### DATA SHOWN ###
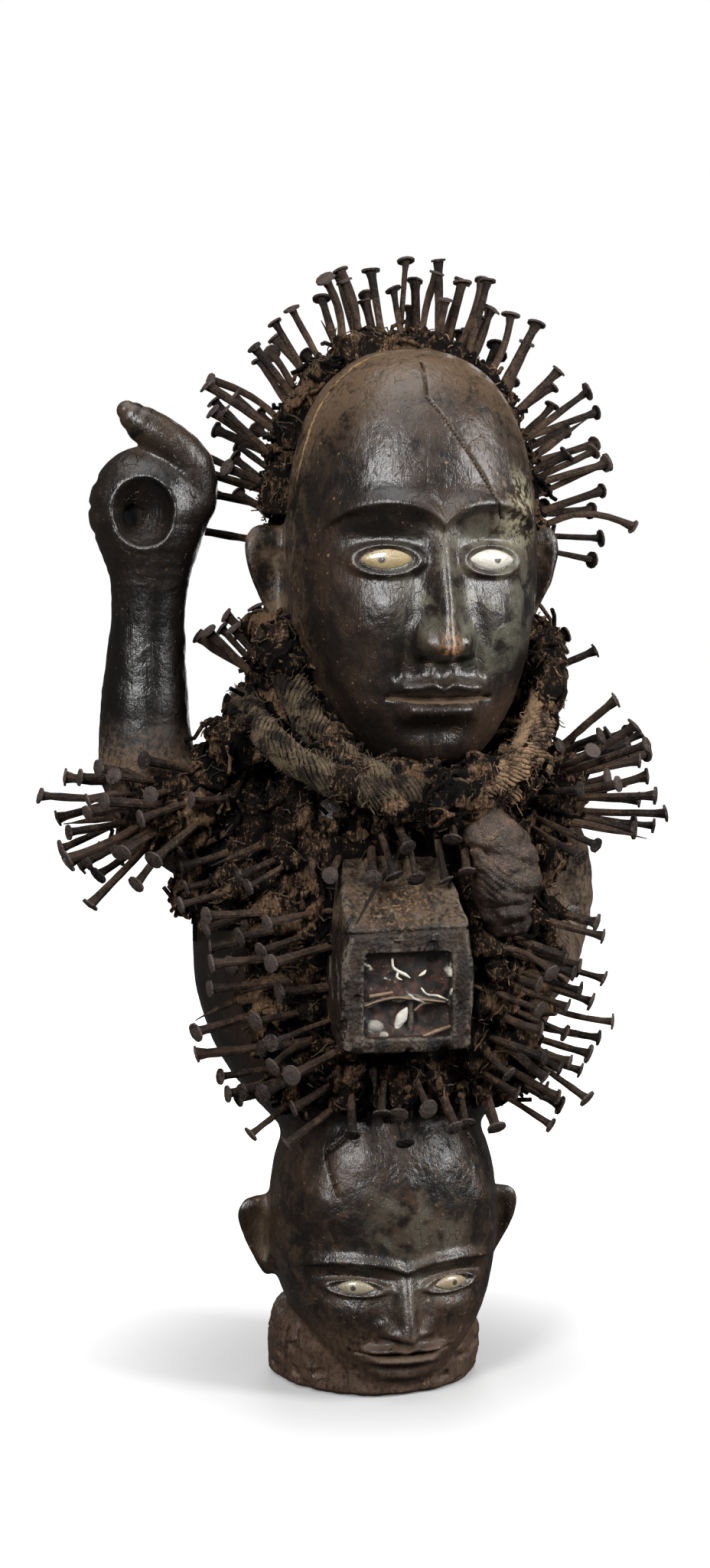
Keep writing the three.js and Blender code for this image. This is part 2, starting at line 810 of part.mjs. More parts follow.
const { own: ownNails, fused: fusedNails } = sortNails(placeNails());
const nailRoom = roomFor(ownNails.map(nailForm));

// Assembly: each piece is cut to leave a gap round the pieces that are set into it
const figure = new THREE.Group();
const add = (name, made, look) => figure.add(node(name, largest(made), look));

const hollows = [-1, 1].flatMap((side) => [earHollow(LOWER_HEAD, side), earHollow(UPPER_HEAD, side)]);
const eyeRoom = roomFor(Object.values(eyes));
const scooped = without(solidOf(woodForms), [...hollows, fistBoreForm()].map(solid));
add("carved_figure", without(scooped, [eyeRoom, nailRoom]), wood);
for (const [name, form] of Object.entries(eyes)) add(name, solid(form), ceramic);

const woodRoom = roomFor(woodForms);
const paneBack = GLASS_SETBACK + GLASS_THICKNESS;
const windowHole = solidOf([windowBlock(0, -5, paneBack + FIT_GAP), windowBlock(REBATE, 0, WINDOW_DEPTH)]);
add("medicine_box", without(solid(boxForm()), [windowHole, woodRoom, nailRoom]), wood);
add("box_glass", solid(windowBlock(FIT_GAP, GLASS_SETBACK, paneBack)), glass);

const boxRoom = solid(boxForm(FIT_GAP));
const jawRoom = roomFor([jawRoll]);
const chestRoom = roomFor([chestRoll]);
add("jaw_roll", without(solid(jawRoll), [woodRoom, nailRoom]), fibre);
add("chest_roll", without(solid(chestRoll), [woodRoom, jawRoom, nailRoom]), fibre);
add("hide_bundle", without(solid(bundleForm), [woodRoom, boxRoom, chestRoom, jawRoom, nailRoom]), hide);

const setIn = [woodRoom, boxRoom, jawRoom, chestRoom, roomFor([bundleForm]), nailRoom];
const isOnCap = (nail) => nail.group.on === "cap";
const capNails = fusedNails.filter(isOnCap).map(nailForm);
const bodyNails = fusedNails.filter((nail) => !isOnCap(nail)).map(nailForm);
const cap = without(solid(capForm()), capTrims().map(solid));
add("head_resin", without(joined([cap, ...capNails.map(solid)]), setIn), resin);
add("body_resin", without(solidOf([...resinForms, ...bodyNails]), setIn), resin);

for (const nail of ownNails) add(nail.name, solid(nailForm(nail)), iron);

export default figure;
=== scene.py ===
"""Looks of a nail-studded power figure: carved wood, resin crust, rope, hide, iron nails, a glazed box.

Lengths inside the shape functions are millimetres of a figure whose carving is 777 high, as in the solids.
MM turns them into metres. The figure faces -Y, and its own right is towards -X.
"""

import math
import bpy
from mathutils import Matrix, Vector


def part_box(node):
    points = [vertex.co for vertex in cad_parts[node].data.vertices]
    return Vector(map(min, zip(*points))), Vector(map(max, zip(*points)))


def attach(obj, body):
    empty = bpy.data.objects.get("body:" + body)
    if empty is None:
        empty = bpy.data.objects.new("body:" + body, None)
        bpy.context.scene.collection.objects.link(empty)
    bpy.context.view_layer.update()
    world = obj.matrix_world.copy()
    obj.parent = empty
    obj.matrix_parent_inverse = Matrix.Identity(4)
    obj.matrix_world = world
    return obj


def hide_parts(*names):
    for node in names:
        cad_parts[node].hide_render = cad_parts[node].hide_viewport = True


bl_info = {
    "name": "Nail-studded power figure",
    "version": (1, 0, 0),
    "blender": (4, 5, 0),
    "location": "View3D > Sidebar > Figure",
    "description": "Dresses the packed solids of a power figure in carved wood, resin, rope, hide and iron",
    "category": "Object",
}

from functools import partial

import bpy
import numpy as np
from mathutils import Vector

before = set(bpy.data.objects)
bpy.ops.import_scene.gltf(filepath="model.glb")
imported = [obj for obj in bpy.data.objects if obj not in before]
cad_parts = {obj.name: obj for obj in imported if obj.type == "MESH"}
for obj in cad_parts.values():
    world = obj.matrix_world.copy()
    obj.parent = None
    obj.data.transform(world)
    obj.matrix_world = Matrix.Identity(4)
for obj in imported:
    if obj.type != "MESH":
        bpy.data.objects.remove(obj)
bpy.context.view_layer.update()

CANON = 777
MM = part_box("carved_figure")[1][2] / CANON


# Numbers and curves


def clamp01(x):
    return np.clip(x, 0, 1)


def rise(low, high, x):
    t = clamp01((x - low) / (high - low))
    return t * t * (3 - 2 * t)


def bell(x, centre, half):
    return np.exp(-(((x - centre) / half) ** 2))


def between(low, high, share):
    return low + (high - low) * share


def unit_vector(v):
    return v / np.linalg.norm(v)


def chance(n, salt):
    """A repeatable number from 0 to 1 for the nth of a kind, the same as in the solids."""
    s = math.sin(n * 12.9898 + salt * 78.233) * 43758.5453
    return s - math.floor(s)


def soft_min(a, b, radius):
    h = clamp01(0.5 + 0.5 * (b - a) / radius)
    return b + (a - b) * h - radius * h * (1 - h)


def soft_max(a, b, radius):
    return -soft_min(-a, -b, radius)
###
■ **WORK TO DO**
Take the listing above and repeat exactly the lines from the one containing "const boxRoom = solid(boxForm(FIT_GAP));" through the one containing "for node in", both included.

■ **WRITTEN SOLUTION**
const boxRoom = solid(boxForm(FIT_GAP));
const jawRoom = roomFor([jawRoll]);
const chestRoom = roomFor([chestRoll]);
add("jaw_roll", without(solid(jawRoll), [woodRoom, nailRoom]), fibre);
add("chest_roll", without(solid(chestRoll), [woodRoom, jawRoom, nailRoom]), fibre);
add("hide_bundle", without(solid(bundleForm), [woodRoom, boxRoom, chestRoom, jawRoom, nailRoom]), hide);

const setIn = [woodRoom, boxRoom, jawRoom, chestRoom, roomFor([bundleForm]), nailRoom];
const isOnCap = (nail) => nail.group.on === "cap";
const capNails = fusedNails.filter(isOnCap).map(nailForm);
const bodyNails = fusedNails.filter((nail) => !isOnCap(nail)).map(nailForm);
const cap = without(solid(capForm()), capTrims().map(solid));
add("head_resin", without(joined([cap, ...capNails.map(solid)]), setIn), resin);
add("body_resin", without(solidOf([...resinForms, ...bodyNails]), setIn), resin);

for (const nail of ownNails) add(nail.name, solid(nailForm(nail)), iron);

export default figure;
=== scene.py ===
"""Looks of a nail-studded power figure: carved wood, resin crust, rope, hide, iron nails, a glazed box.

Lengths inside the shape functions are millimetres of a figure whose carving is 777 high, as in the solids.
MM turns them into metres. The figure faces -Y, and its own right is towards -X.
"""

import math
import bpy
from mathutils import Matrix, Vector


def part_box(node):
    points = [vertex.co for vertex in cad_parts[node].data.vertices]
    return Vector(map(min, zip(*points))), Vector(map(max, zip(*points)))


def attach(obj, body):
    empty = bpy.data.objects.get("body:" + body)
    if empty is None:
        empty = bpy.data.objects.new("body:" + body, None)
        bpy.context.scene.collection.objects.link(empty)
    bpy.context.view_layer.update()
    world = obj.matrix_world.copy()
    obj.parent = empty
    obj.matrix_parent_inverse = Matrix.Identity(4)
    obj.matrix_world = world
    return obj


def hide_parts(*names):
    for node in names:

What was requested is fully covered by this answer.